Lo que quiero es recordar al Mitterrand europeo. Por varias razones. Porque, por un lado, una personalidad política tan pragmática como la suya siempre conservó intacta su fe europeísta (si bien atemperada por su calculada frialdad, que nunca le abandonó). Y porque, por otro lado, volver a sus sobrecogedoras actuaciones europeas nos devuelve la ilusión congnitiva de que efectivamente, en su caso, los gobernantes de antes eran mejores.

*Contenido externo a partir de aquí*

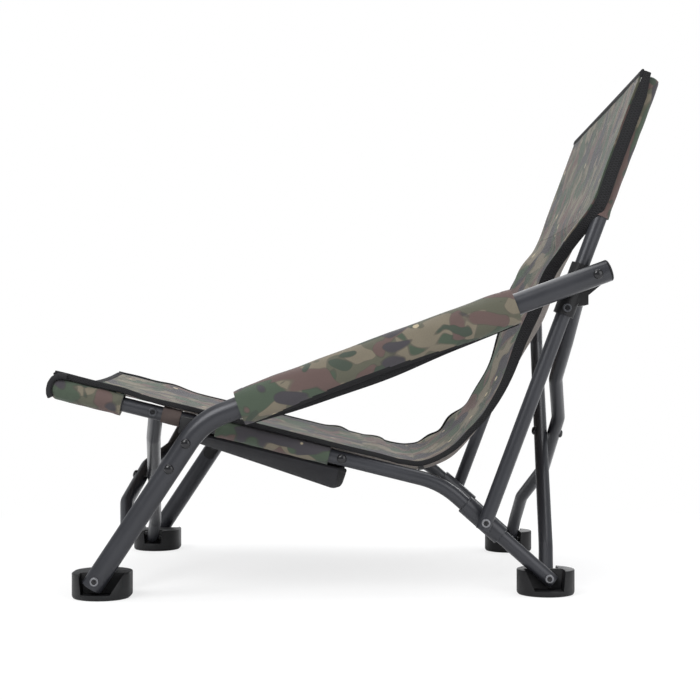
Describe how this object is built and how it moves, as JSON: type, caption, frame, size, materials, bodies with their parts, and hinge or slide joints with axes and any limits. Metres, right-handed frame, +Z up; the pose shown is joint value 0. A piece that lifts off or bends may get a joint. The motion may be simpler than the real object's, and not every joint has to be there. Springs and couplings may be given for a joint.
{
  "type": "low folding fishing chair",
  "caption": "Low reclined folding chair: bent tube side frames, crossed tube braces, swivelling mud feet, padded arms and a printed fabric sling.",
  "frame": {"origin": "middle of the chair's outline on the ground", "axes": "+Z up, the chair faces -X, its left side is at -Y"},
  "size_m": [0.784, 0.6354, 0.6789],
  "materials": {
    "painted_steel": "satin dark grey powder coat",
    "black_plastic": "moulded, slightly glossy black",
    "black_steel": "blackened steel bolts",
    "printed_cloth": "woodland camouflage print on woven polyester",
    "dark_cloth": "dark woven cloth"
  },
  "bodies": {
    "leg_arm_left": {"left_leg_and_arm_tube": "painted_steel", "left_arm_end_plug": "black_plastic", "left_arm_pad": "printed_cloth", "left_pole_guide": "black_plastic", "left_guide_bolt": "black_steel", "left_guide_screw": "black_steel", "left_rail_saddle": "black_plastic", "left_saddle_bolt_upper": "black_steel", "left_saddle_bolt_lower": "black_steel", "left_front_foot_bolt": "black_steel"},
    "foot_front_left": {"left_front_foot": "black_plastic"},
    "front_brace_cranked": {"front_brace_from_left_foot": "painted_steel", "front_brace_rivet": "black_steel"},
    "front_brace_plain": {"front_brace_from_right_foot": "painted_steel"},
    "foot_front_right": {"right_front_foot": "black_plastic"},
    "leg_arm_right": {"right_leg_and_arm_tube": "painted_steel", "right_arm_end_plug": "black_plastic", "right_arm_pad": "printed_cloth", "right_pole_guide": "black_plastic", "right_guide_bolt": "black_steel", "right_guide_screw": "black_steel", "right_rail_saddle": "black_plastic", "right_saddle_bolt_upper": "black_steel", "right_saddle_bolt_lower": "black_steel", "right_front_foot_bolt": "black_steel"},
    "back_pole_right": {"right_back_pole": "painted_steel", "right_back_sleeve": "printed_cloth"},
    "seat_rail_right": {"right_seat_rail": "painted_steel", "right_rear_leg": "painted_steel", "right_ferrule": "painted_steel", "right_rail_rivet": "black_steel", "right_front_brace_bolt": "black_steel", "right_pole_pivot_bolt": "black_steel", "right_rear_foot_bolt": "black_steel", "right_seat_front_pocket": "printed_cloth", "right_seat_sleeve": "printed_cloth", "right_seat_strap": "dark_cloth"},
    "foot_rear_right": {"right_rear_foot": "black_plastic"},
    "back_pole_left": {"left_back_pole": "painted_steel", "left_back_sleeve": "printed_cloth", "back_panel": "printed_cloth", "waist_panel": "printed_cloth"},
    "seat_rail_left": {"left_seat_rail": "painted_steel", "left_rear_leg": "painted_steel", "left_ferrule": "painted_steel", "left_rail_rivet": "black_steel", "left_front_brace_bolt": "black_steel", "left_pole_pivot_bolt": "black_steel", "left_rear_foot_bolt": "black_steel", "left_seat_front_pocket": "printed_cloth", "left_seat_sleeve": "printed_cloth", "left_seat_strap": "dark_cloth", "seat_panel": "printed_cloth", "under_seat_band": "dark_cloth"},
    "foot_rear_left": {"left_rear_foot": "black_plastic"},
    "rear_brace_plain": {"rear_brace_from_left_foot": "painted_steel", "rear_brace_rivet": "black_steel"},
    "rear_brace_cranked": {"rear_brace_from_right_foot": "painted_steel"}
  },
  "joints": [
    {"name": "left_front_foot_swivel", "type": "hinge", "parent": "leg_arm_left", "child": "foot_front_left", "pos_m": [-0.32475, -0.2681, 0.0252], "axis": [0, 1, 0], "range_deg": [0, 25.1]},
    {"name": "fold", "type": "hinge", "parent": "foot_front_left", "child": "front_brace_cranked", "pos_m": [-0.32475, -0.231, 0.0252], "axis": [0.9539, 0, -0.3001], "range_deg": [0, 52.3], "deforming": ["seat_panel", "waist_panel", "back_panel", "under_seat_band", "left_back_sleeve", "right_back_sleeve"]},
    {"name": "front_braces_cross", "type": "hinge", "parent": "front_brace_cranked", "child": "front_brace_plain", "pos_m": [-0.2914, 0, 0.1312], "axis": [0.9539, 0, -0.3001], "range_deg": [-104.8, 0]},
    {"name": "right_front_foot_close", "type": "hinge", "parent": "front_brace_plain", "child": "foot_front_right", "pos_m": [-0.32475, 0.231, 0.0252], "axis": [0.9539, 0, -0.3001], "range_deg": [0, 52.5]},
    {"name": "right_front_foot_swivel", "type": "hinge", "parent": "foot_front_right", "child": "leg_arm_right", "pos_m": [-0.32475, 0.2681, 0.0252], "axis": [0, 1, 0], "range_deg": [-25.1, 0]},
    {"name": "right_pole_slide", "type": "slide", "parent": "leg_arm_right", "child": "back_pole_right", "axis": [-0.3507, 0, -0.9365], "range_m": [0, 0.1485]},
    {"name": "right_rail_fold", "type": "hinge", "parent": "back_pole_right", "child": "seat_rail_right", "pos_m": [0.16965, 0.252, 0.0962], "axis": [0, 1, 0], "range_deg": [0, 58.5]},
    {"name": "right_rear_foot_swivel", "type": "hinge", "parent": "seat_rail_right", "child": "foot_rear_right", "pos_m": [0.25335, 0.252, 0.022], "axis": [0, 1, 0], "range_deg": [-44.9, 0]},
    {"name": "left_pole_slide", "type": "slide", "parent": "leg_arm_left", "child": "back_pole_left", "axis": [-0.3507, 0, -0.9365], "range_m": [0, 0.1485]},
    {"name": "left_rail_fold", "type": "hinge", "parent": "back_pole_left", "child": "seat_rail_left", "pos_m": [0.16965, -0.252, 0.0962], "axis": [0, 1, 0], "range_deg": [0, 58.5]},
    {"name": "left_rear_foot_swivel", "type": "hinge", "parent": "seat_rail_left", "child": "foot_rear_left", "pos_m": [0.25335, -0.252, 0.022], "axis": [0, 1, 0], "range_deg": [-44.9, 0]},
    {"name": "rear_brace_raise", "type": "hinge", "parent": "foot_rear_left", "child": "rear_brace_plain", "pos_m": [0.25335, -0.2247, 0.022], "axis": [0.9937, 0, -0.1122], "range_deg": [0, 41.8]},
    {"name": "rear_braces_cross", "type": "hinge", "parent": "rear_brace_plain", "child": "rear_brace_cranked", "pos_m": [0.27375, 0, 0.2027], "axis": [0.9937, 0, -0.1122], "range_deg": [-83.4, 0]}
  ],
  "couplings": [
    {"joint": "left_front_foot_swivel", "follows": "fold", "ratio": 0.4761},
    {"joint": "front_braces_cross", "follows": "fold", "ratio": -2},
    {"joint": "right_front_foot_close", "follows": "fold", "ratio": 1},
    {"joint": "right_front_foot_swivel", "follows": "fold", "ratio": -0.4761},
    {"joint": "right_pole_slide", "follows": "fold", "m_per_rad": 0.16192},
    {"joint": "left_pole_slide", "follows": "fold", "m_per_rad": 0.16192},
    {"joint": "right_rail_fold", "follows": "fold", "ratio": 1.1147},
    {"joint": "left_rail_fold", "follows": "fold", "ratio": 1.1147},
    {"joint": "right_rear_foot_swivel", "follows": "fold", "ratio": -0.85468},
    {"joint": "left_rear_foot_swivel", "follows": "fold", "ratio": -0.85468},
    {"joint": "rear_brace_raise", "follows": "fold", "ratio": 0.79541},
    {"joint": "rear_braces_cross", "follows": "fold", "ratio": -1.5908}
  ]
}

Thatcher, Havel y Andreotti han fallecido hace poco. El excanciller Helmut Kohl, su gran amigo alemán y compañero de andanzas, es un anciano de 83 años en silla de ruedas. Todos ellos están ya, o van en camino, de ingresar en la Historia, el lugar favorito de Mitterrand en vida. Europa muta. Los dirigentes de hoy tienen que lidiar con los cabos sueltos del pasado dejados por estos hombres y mujeres de Estado —concepto en desuso, quizá moralizado—, etcétera, etcétera.

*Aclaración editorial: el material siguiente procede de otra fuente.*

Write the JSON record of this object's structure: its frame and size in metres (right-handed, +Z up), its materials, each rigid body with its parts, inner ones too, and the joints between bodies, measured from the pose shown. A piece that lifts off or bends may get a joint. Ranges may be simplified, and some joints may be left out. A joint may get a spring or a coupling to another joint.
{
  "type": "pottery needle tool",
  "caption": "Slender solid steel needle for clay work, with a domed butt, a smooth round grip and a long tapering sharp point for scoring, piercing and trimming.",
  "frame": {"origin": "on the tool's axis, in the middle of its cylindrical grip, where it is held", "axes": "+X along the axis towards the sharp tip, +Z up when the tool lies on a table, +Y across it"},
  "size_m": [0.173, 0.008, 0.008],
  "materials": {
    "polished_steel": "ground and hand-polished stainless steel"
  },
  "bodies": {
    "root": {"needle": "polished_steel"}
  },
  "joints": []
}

Y ya he llegado donde quería desde el principio, cuando empecé a pensar en este post. 17 de enero de 1995. Un Mitterrand agonizante (moriría justo un año después) habla por última vez ante el Parlamento Europeo. Un discurso pasional, que todavía emociona porque condensa medio siglo de historia del continente y contiene graves advertencias para el futuro. Hoy, y sin nostalgia pero con cierta reverencia, no está de más volver a recordar que «el nacionalismo es la guerra».